From the line with "tenon = tenon_outline(top=0)" to the line with "in imported if", both lines included, set down exactly those lines, please, and no others.

....

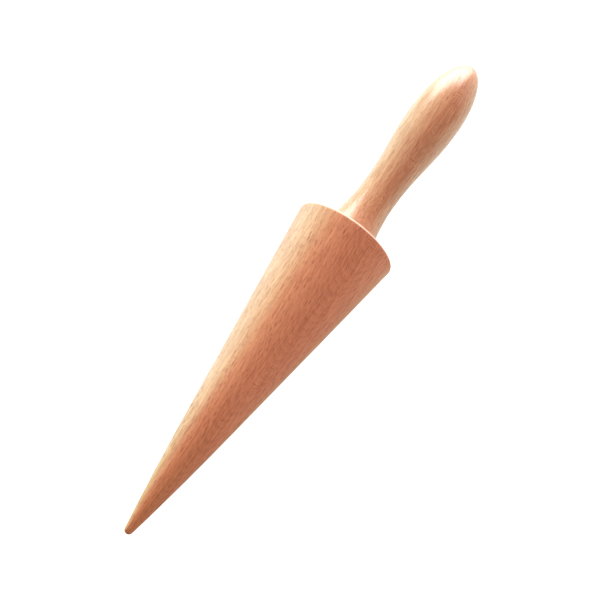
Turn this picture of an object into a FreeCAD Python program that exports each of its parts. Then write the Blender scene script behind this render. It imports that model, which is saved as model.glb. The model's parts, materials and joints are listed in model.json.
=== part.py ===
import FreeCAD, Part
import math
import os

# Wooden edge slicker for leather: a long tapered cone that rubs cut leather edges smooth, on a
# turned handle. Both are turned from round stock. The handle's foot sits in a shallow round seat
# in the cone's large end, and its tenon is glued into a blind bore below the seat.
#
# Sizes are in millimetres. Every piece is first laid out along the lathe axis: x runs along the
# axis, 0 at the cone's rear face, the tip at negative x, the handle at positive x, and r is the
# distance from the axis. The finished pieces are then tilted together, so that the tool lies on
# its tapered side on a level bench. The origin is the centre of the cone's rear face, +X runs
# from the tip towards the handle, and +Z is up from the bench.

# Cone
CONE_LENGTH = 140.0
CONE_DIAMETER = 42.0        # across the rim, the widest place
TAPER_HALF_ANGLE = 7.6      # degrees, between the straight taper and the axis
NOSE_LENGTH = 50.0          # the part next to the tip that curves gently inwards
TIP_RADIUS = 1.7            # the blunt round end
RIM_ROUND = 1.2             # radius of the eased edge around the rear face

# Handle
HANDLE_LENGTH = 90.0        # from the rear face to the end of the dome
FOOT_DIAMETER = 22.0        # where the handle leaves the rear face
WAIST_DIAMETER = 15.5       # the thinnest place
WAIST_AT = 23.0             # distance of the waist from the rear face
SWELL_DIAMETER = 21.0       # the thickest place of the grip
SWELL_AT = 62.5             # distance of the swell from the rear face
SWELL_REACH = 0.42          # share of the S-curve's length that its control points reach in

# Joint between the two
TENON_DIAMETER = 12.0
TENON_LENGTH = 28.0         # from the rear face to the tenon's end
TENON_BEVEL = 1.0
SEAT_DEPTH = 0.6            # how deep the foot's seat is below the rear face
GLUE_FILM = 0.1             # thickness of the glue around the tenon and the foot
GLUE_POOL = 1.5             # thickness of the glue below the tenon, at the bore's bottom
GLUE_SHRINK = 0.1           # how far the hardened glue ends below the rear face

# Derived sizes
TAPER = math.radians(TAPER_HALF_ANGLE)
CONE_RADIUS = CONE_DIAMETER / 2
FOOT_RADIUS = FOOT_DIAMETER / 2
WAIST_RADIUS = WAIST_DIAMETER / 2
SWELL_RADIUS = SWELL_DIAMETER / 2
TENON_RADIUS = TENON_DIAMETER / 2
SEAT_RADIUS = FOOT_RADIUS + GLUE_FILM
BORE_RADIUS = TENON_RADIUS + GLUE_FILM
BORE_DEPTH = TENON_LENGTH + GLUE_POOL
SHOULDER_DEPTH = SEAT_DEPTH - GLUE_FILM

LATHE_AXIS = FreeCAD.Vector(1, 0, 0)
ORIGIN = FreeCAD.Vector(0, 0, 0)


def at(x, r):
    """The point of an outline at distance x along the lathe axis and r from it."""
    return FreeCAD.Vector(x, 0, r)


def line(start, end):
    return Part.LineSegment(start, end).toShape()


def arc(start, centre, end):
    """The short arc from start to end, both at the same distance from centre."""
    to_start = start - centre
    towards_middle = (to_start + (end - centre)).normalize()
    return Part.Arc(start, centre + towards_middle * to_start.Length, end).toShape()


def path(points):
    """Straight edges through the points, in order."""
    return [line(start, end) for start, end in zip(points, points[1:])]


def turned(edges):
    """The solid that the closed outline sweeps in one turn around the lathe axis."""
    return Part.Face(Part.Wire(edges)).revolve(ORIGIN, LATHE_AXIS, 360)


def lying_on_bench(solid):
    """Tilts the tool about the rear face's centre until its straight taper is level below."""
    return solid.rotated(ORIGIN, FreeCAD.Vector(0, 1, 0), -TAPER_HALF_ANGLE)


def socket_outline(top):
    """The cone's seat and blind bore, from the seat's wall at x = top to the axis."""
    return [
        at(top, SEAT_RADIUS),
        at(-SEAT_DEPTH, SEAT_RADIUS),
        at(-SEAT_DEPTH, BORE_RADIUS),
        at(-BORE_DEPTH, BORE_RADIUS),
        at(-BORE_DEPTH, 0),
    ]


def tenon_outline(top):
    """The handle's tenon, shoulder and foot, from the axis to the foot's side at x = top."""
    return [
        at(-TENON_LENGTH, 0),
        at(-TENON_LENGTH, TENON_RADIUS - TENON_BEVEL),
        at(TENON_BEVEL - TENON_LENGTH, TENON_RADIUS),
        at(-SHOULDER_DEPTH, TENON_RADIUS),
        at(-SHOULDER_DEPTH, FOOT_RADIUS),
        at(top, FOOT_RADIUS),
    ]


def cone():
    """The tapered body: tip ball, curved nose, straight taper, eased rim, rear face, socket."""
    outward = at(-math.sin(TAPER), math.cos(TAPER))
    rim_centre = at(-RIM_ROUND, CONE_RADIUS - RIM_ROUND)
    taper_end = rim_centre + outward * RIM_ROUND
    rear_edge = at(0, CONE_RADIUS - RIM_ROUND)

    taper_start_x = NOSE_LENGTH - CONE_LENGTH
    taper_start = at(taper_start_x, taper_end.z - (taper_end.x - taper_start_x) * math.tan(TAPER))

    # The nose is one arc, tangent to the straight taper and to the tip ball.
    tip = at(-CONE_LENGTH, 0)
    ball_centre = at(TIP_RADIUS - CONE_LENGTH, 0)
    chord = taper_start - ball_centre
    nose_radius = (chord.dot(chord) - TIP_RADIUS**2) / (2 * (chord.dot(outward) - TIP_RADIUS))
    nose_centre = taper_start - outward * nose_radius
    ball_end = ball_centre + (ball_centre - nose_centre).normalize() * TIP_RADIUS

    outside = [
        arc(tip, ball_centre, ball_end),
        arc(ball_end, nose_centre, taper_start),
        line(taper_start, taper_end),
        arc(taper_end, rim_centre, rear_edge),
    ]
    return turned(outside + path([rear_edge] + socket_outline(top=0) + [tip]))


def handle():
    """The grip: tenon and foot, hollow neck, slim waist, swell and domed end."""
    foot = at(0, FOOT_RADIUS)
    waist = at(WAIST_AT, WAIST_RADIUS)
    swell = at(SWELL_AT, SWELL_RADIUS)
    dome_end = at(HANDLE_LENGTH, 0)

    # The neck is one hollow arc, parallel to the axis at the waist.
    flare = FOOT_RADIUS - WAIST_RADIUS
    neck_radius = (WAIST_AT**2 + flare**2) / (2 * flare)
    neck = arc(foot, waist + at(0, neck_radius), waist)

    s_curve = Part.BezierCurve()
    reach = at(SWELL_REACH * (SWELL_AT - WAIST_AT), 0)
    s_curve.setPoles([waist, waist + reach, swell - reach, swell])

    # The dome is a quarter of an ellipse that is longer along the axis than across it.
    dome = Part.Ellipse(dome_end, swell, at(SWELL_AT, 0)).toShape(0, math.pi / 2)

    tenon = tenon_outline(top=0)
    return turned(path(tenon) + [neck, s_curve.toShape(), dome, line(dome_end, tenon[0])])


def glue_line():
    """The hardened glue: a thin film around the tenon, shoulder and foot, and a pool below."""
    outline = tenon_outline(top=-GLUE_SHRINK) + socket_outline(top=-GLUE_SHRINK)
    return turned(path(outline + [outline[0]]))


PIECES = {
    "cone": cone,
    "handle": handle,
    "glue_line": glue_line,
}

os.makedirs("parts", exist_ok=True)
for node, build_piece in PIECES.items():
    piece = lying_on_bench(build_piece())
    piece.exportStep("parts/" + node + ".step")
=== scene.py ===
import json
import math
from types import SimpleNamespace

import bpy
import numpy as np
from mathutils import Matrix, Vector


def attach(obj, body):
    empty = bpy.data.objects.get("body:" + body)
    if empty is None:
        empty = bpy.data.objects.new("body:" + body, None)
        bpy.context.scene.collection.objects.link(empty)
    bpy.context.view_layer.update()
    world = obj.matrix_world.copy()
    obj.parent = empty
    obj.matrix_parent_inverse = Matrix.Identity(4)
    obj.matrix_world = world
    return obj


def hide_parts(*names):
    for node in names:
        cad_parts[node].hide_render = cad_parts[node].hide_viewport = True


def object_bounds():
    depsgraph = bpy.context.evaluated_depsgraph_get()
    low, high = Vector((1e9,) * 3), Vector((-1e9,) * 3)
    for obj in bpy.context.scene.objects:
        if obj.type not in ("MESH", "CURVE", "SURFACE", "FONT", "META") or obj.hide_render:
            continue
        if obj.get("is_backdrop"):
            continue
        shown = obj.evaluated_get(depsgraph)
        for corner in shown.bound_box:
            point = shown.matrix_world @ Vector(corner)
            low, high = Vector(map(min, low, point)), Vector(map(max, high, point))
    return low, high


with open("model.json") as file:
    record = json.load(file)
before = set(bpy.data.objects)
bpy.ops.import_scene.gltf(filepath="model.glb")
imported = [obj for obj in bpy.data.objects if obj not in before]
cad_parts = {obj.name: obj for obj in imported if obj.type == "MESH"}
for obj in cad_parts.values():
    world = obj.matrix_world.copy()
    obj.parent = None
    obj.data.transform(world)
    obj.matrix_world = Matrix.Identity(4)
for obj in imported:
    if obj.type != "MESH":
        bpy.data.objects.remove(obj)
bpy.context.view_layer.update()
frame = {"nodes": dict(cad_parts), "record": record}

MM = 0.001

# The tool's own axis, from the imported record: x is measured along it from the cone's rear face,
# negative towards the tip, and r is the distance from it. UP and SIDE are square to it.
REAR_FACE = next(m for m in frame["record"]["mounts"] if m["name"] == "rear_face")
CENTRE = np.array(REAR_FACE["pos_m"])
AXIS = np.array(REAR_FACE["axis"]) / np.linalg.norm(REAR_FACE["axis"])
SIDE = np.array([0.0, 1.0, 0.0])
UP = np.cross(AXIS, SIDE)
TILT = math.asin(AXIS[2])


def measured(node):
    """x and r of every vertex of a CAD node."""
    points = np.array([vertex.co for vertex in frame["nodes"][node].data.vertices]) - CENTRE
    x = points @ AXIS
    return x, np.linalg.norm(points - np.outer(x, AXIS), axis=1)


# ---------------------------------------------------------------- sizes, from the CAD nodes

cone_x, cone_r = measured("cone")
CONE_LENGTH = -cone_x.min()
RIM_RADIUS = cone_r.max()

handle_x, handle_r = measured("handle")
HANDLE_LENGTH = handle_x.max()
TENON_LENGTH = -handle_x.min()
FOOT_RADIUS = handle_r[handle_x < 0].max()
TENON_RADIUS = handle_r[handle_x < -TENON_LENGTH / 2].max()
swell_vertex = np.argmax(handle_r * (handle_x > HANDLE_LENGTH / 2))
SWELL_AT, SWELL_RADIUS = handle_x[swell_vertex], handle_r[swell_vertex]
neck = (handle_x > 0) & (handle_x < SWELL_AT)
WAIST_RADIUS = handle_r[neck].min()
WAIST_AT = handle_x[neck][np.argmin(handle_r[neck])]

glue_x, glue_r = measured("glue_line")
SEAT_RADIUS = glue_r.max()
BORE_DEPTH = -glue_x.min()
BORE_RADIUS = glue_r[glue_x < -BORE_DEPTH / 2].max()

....

_RESPONSE_:
    tenon = tenon_outline(top=0)
    return turned(path(tenon) + [neck, s_curve.toShape(), dome, line(dome_end, tenon[0])])


def glue_line():
    """The hardened glue: a thin film around the tenon, shoulder and foot, and a pool below."""
    outline = tenon_outline(top=-GLUE_SHRINK) + socket_outline(top=-GLUE_SHRINK)
    return turned(path(outline + [outline[0]]))


PIECES = {
    "cone": cone,
    "handle": handle,
    "glue_line": glue_line,
}

os.makedirs("parts", exist_ok=True)
for node, build_piece in PIECES.items():
    piece = lying_on_bench(build_piece())
    piece.exportStep("parts/" + node + ".step")
=== scene.py ===
import json
import math
from types import SimpleNamespace

import bpy
import numpy as np
from mathutils import Matrix, Vector


def attach(obj, body):
    empty = bpy.data.objects.get("body:" + body)
    if empty is None:
        empty = bpy.data.objects.new("body:" + body, None)
        bpy.context.scene.collection.objects.link(empty)
    bpy.context.view_layer.update()
    world = obj.matrix_world.copy()
    obj.parent = empty
    obj.matrix_parent_inverse = Matrix.Identity(4)
    obj.matrix_world = world
    return obj


def hide_parts(*names):
    for node in names:
        cad_parts[node].hide_render = cad_parts[node].hide_viewport = True


def object_bounds():
    depsgraph = bpy.context.evaluated_depsgraph_get()
    low, high = Vector((1e9,) * 3), Vector((-1e9,) * 3)
    for obj in bpy.context.scene.objects:
        if obj.type not in ("MESH", "CURVE", "SURFACE", "FONT", "META") or obj.hide_render:
            continue
        if obj.get("is_backdrop"):
            continue
        shown = obj.evaluated_get(depsgraph)
        for corner in shown.bound_box:
            point = shown.matrix_world @ Vector(corner)
            low, high = Vector(map(min, low, point)), Vector(map(max, high, point))
    return low, high


with open("model.json") as file:
    record = json.load(file)
before = set(bpy.data.objects)
bpy.ops.import_scene.gltf(filepath="model.glb")
imported = [obj for obj in bpy.data.objects if obj not in before]
cad_parts = {obj.name: obj for obj in imported if obj.type == "MESH"}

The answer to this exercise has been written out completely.